Why Universities Scrutinize Conflicts of Interest
Understanding the university's perspective is key. Their concern is not to prevent you from commercializing your technology; in fact, they are often mandated to encourage it. Their goal is to protect the integrity of the academic enterprise.
Protecting Federal Funds: Universities are stewards of public money from agencies like the NIH and NSF. They have a legal and ethical obligation to ensure these funds are used for their intended academic purpose and not to improperly subsidize a private, for-profit company.
Protecting Students and Trainees: A primary mission of the university is education. COI policies are designed to ensure that graduate students and postdocs are not pressured to work on company projects instead of their own academic research and that their work isn't unfairly exploited for commercial gain.
Maintaining Scientific Objectivity: The reputation of the university and its researchers rests on the foundation of unbiased research. COI policies ensure that the design, conduct, and reporting of research are not skewed by a scientist's personal financial stake in the outcome.
The Solution: A Proactive COI Management Plan
Ignoring a potential conflict is not an option. The solution is to work with your university to create a formal Conflict of Interest Management Plan. This is a written document, reviewed and approved by a dedicated university committee, that identifies potential conflicts and establishes clear rules of the road to manage them.
Think of it as a shield. It provides you with a clear, pre-approved framework that allows you to pursue your startup venture while remaining in good standing with the university. While every plan is unique, most will address the following areas:
Full Disclosure: The plan will begin with you fully disclosing your role, title, equity stake, and responsibilities at your startup. Transparency is the first and most important step.
Physical and Resource Separation: You must establish a "bright line" between university resources and company resources. This means no using your university lab, equipment, or materials for company work. The practical solution for most founders is to lease space at a separate incubator or facility.
Personnel Management: You cannot direct your own students or academic subordinates to perform work for your company as part of their university duties. Your plan will outline how you will separate these roles. Often, you can hire a student as a consultant for the company, but it must be on their own time and clearly documented as separate from their academic responsibilities.
Data and IP Rights: The plan will reaffirm the university’s ownership of any intellectual property created using its resources and your obligation to assign that IP to the university (which your company will then license back).
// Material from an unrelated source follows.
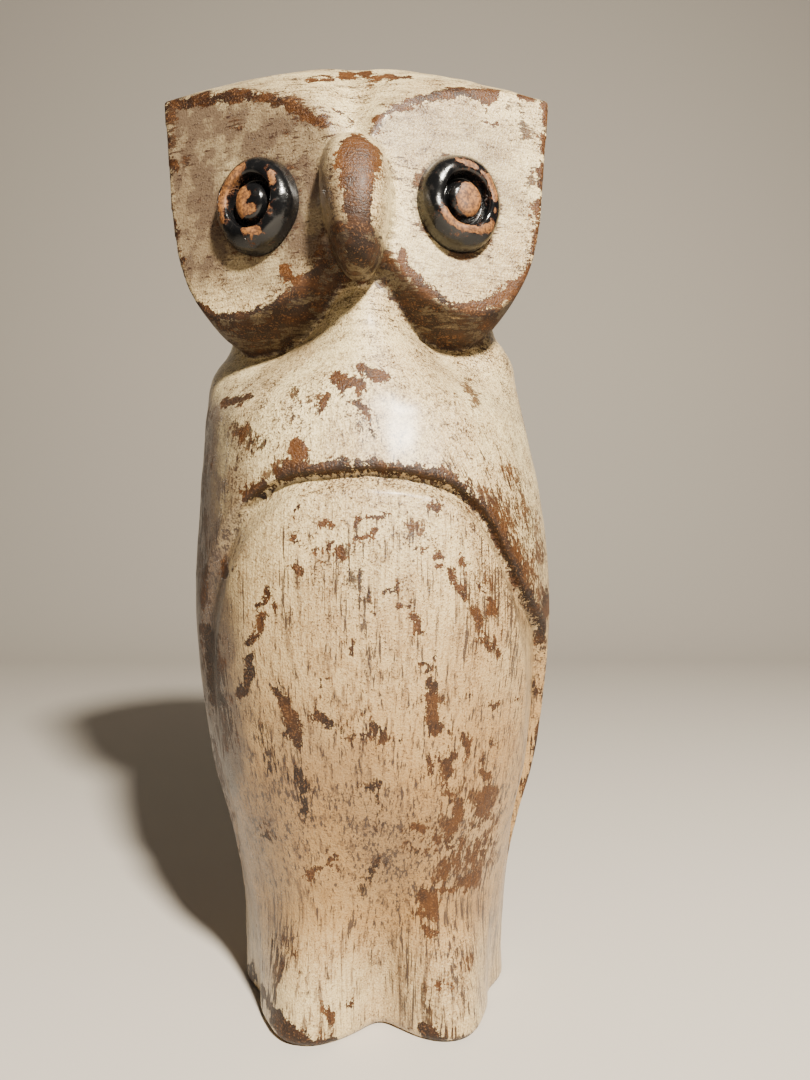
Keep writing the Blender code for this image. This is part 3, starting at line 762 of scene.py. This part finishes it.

Transparency in Publications: You will be required to disclose your financial interest in your startup in all academic publications and presentations related to the technology.
Navigating the COI process can seem burdensome, but it is an essential step in de-risking your new venture. By approaching your university's COI office proactively and transparently, you can create a plan that protects all parties and builds a stable, ethical foundation for your company's launch.
Disclaimer: This post is for general informational purposes only and does not constitute legal, tax, or financial advice. Reading or relying on this content does not create an attorney–client relationship. Every startup’s situation is unique, and you should consult qualified legal or tax professionals before making decisions that may affect your business.